**PROBLEM DETAILS:** Of the material below, the lines to be retyped are those from the line containing "Keep writing the" through the line containing "work.free()", inclusive; reproduce them exactly.

##### RECORDS SHOWN #####

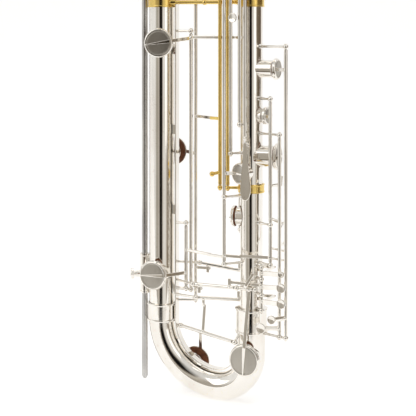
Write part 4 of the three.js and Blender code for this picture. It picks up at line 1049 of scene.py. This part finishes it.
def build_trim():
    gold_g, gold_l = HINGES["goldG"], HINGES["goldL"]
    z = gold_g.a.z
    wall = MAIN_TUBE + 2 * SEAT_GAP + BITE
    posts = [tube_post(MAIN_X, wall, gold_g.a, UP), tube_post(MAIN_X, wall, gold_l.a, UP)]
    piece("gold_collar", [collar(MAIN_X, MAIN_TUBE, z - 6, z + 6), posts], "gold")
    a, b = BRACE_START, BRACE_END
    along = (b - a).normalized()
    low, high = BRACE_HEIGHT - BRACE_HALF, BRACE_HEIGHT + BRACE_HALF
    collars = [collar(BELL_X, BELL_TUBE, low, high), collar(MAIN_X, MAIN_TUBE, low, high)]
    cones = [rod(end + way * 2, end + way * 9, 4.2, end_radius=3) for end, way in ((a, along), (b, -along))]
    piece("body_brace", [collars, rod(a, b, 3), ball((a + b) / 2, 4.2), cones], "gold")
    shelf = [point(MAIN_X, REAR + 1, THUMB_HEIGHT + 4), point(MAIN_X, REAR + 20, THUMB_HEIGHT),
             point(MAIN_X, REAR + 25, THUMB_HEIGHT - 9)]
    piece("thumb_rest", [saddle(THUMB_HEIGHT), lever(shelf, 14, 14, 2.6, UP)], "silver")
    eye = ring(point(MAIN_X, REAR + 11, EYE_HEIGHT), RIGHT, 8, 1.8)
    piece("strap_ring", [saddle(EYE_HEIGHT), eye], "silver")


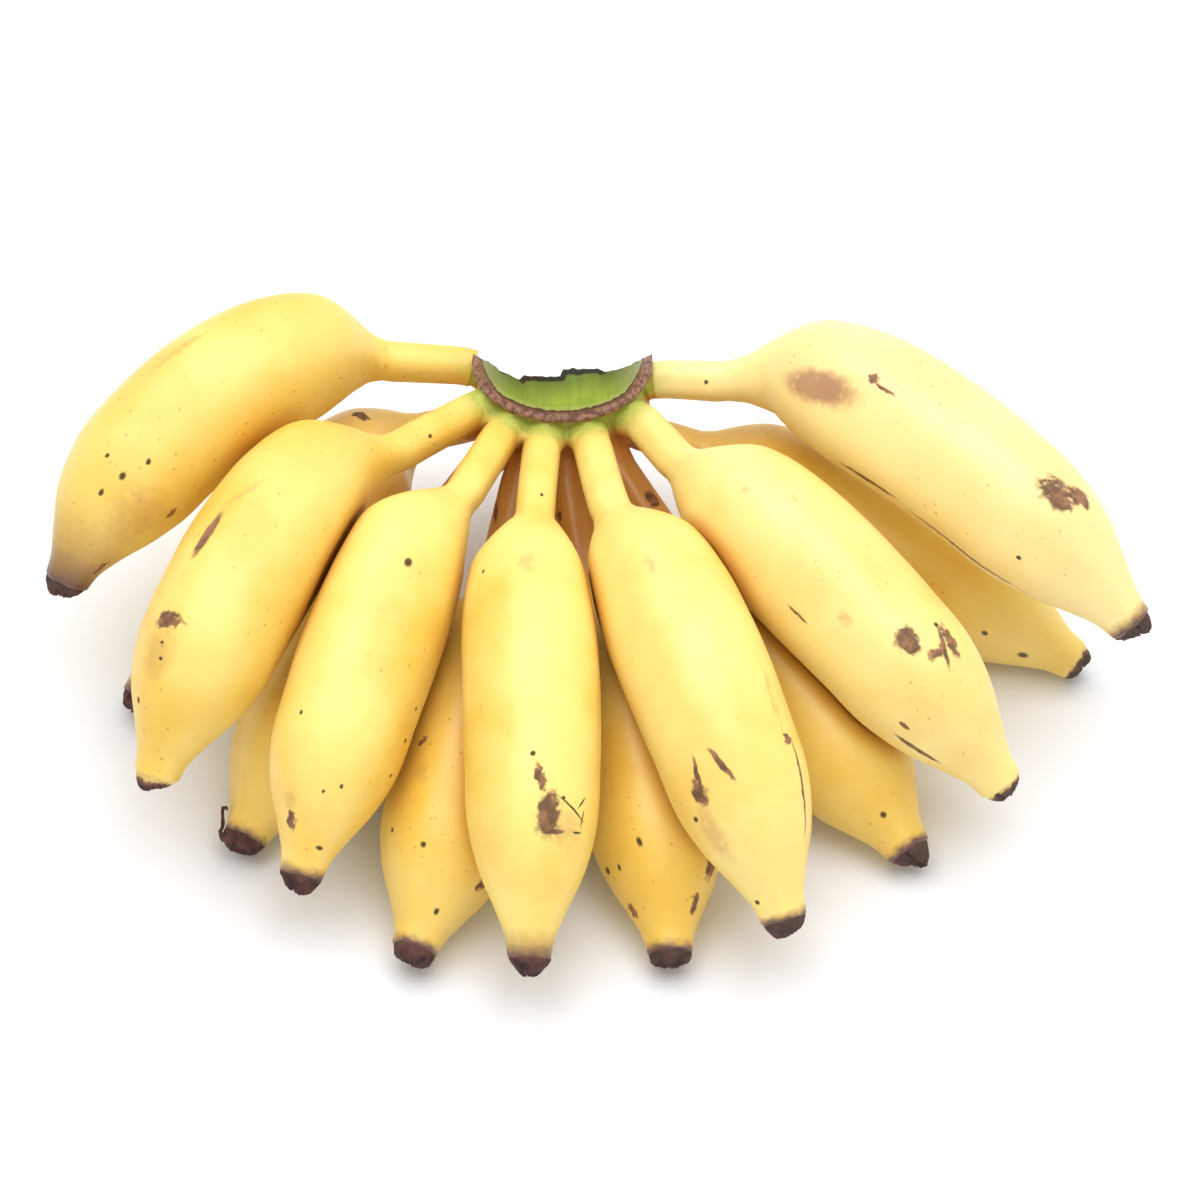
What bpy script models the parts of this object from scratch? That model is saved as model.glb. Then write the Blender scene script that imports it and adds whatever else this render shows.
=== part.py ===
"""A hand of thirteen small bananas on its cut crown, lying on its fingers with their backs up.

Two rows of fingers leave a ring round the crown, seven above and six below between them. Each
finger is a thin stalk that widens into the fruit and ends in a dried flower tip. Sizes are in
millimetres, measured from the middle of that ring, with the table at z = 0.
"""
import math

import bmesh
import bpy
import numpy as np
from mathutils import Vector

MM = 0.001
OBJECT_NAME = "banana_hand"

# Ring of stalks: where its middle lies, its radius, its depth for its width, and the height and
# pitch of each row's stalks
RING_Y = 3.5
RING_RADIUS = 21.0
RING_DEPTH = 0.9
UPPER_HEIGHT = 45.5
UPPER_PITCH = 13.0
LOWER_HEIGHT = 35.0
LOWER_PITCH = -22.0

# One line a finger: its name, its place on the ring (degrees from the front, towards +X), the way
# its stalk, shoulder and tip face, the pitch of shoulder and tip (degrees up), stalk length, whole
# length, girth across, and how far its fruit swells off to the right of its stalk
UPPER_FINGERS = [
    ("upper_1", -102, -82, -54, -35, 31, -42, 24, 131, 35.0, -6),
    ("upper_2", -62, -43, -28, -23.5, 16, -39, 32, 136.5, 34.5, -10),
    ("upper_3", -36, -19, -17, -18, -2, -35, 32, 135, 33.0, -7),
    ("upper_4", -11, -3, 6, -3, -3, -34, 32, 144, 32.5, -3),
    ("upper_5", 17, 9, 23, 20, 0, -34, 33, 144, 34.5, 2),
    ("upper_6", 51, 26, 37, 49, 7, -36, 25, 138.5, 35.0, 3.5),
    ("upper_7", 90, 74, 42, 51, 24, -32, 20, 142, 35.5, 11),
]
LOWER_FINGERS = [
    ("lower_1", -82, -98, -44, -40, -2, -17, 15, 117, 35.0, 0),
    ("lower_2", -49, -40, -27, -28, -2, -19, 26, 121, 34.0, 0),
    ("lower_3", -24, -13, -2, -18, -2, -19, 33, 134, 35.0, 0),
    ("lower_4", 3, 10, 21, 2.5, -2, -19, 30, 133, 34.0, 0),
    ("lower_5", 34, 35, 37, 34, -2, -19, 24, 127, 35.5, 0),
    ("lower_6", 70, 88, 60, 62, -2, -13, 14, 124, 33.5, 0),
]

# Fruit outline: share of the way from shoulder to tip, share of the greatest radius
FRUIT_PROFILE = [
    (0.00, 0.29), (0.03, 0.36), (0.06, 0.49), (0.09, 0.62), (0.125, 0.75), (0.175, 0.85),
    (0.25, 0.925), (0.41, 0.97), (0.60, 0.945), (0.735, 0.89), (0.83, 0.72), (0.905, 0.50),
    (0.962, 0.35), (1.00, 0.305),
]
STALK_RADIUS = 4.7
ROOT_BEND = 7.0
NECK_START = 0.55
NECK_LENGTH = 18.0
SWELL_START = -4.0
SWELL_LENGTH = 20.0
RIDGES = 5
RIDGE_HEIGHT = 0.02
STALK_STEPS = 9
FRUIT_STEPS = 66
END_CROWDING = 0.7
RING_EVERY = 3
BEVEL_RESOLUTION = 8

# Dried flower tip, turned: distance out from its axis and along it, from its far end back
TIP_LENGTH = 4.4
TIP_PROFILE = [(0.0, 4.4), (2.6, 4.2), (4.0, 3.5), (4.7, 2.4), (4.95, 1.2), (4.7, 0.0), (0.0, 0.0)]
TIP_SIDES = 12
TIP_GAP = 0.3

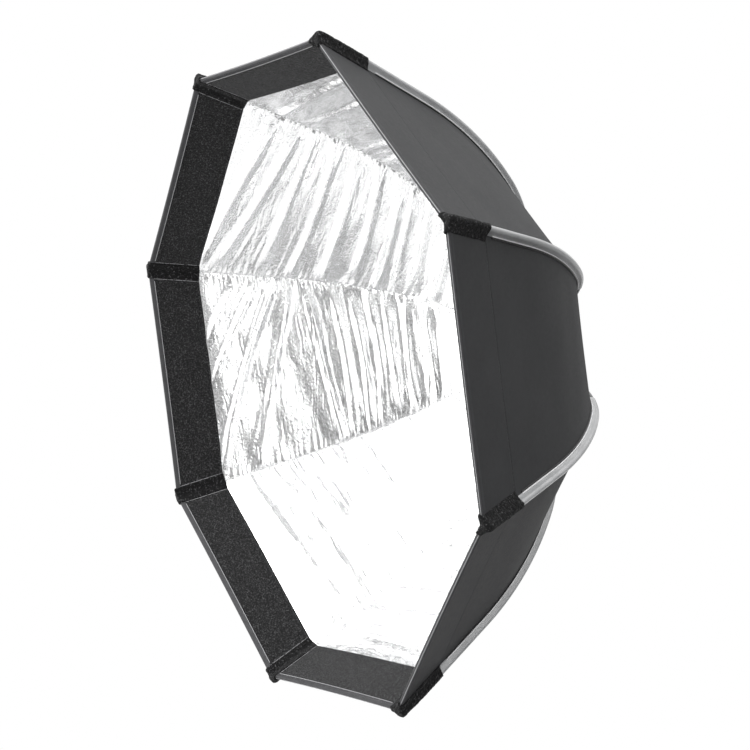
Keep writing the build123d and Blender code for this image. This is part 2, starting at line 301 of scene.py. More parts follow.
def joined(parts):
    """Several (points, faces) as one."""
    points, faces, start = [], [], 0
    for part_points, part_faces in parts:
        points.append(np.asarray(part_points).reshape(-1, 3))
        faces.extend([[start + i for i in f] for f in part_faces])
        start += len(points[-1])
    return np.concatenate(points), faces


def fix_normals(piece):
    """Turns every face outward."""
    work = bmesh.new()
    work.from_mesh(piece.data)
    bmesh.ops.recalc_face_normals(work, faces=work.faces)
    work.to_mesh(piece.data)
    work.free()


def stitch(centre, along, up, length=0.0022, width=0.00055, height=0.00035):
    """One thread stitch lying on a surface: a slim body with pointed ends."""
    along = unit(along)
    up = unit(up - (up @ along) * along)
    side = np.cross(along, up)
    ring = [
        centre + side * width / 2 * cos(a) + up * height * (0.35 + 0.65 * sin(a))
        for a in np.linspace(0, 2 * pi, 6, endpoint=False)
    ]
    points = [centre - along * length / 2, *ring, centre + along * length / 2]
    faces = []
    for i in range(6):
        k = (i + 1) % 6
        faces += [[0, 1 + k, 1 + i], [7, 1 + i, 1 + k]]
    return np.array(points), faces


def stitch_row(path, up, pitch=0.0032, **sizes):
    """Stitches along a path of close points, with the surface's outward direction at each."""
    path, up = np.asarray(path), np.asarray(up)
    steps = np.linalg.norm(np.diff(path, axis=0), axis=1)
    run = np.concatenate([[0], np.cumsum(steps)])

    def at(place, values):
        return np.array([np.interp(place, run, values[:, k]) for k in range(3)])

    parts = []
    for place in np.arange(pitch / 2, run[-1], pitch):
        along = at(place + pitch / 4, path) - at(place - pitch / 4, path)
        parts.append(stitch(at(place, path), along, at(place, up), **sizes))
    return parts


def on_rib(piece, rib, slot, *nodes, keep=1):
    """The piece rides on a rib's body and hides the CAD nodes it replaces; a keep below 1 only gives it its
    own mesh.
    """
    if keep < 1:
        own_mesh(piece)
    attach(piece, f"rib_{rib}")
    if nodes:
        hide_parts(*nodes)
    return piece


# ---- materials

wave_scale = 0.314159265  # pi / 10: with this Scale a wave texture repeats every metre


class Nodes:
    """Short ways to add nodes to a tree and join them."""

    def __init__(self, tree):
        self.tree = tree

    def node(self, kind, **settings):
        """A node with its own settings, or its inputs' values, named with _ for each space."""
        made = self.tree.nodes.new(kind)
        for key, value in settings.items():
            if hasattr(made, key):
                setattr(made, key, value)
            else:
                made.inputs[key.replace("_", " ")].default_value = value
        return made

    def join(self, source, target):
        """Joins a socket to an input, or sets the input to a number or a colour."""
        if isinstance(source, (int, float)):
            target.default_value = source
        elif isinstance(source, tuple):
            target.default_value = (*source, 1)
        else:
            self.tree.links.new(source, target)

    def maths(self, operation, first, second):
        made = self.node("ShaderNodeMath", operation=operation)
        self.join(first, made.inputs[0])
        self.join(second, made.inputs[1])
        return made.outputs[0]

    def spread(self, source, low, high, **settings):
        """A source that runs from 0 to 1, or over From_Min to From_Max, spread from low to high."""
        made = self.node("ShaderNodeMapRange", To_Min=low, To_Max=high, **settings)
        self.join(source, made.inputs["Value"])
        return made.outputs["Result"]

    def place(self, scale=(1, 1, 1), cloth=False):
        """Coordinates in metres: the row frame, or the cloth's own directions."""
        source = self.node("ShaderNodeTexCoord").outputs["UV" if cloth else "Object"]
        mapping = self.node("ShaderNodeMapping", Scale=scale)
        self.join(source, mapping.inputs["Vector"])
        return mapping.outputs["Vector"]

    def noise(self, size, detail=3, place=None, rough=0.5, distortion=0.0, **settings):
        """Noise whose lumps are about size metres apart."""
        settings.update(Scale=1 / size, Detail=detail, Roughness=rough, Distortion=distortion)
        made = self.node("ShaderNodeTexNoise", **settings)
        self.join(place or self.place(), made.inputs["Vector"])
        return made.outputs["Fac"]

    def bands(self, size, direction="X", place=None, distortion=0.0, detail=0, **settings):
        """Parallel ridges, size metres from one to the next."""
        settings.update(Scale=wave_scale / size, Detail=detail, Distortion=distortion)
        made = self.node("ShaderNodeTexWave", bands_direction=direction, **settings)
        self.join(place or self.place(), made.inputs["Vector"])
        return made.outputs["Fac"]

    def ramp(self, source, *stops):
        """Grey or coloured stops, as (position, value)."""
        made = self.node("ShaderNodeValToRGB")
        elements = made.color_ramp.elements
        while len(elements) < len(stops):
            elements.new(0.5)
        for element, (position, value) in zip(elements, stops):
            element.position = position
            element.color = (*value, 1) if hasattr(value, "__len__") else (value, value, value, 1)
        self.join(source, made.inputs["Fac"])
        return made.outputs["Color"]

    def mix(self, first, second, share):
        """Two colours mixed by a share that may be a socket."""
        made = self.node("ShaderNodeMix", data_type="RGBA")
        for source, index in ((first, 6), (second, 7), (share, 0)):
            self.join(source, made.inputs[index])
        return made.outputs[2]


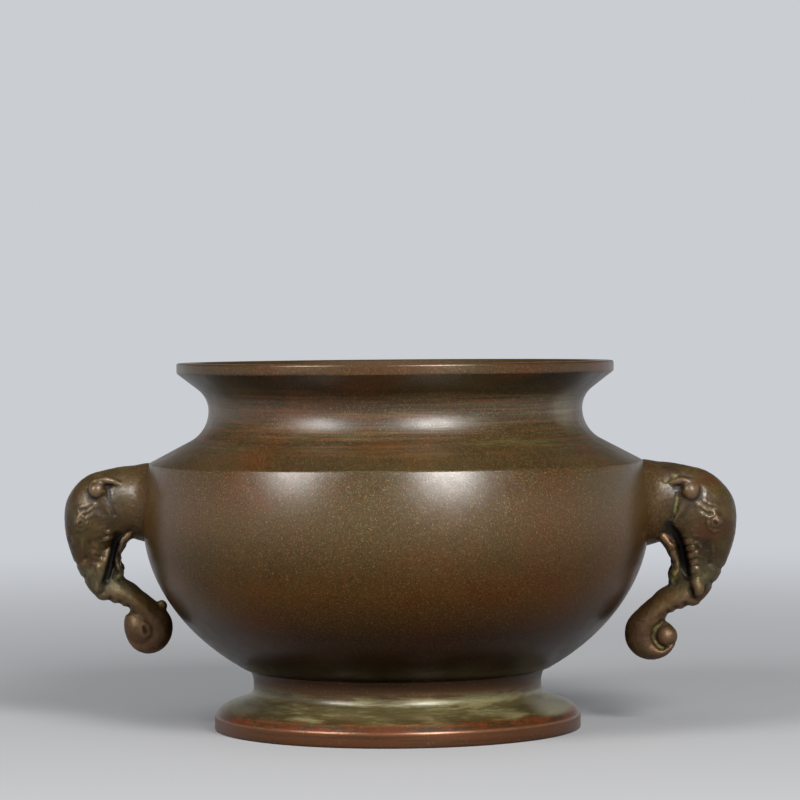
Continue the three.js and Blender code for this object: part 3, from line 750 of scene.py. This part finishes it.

#####

**FULL RESPONSE:**
Keep writing the build123d and Blender code for this image. This is part 2, starting at line 301 of scene.py. More parts follow.
def joined(parts):
    """Several (points, faces) as one."""
    points, faces, start = [], [], 0
    for part_points, part_faces in parts:
        points.append(np.asarray(part_points).reshape(-1, 3))
        faces.extend([[start + i for i in f] for f in part_faces])
        start += len(points[-1])
    return np.concatenate(points), faces


def fix_normals(piece):
    """Turns every face outward."""
    work = bmesh.new()
    work.from_mesh(piece.data)
    bmesh.ops.recalc_face_normals(work, faces=work.faces)
    work.to_mesh(piece.data)
    work.free()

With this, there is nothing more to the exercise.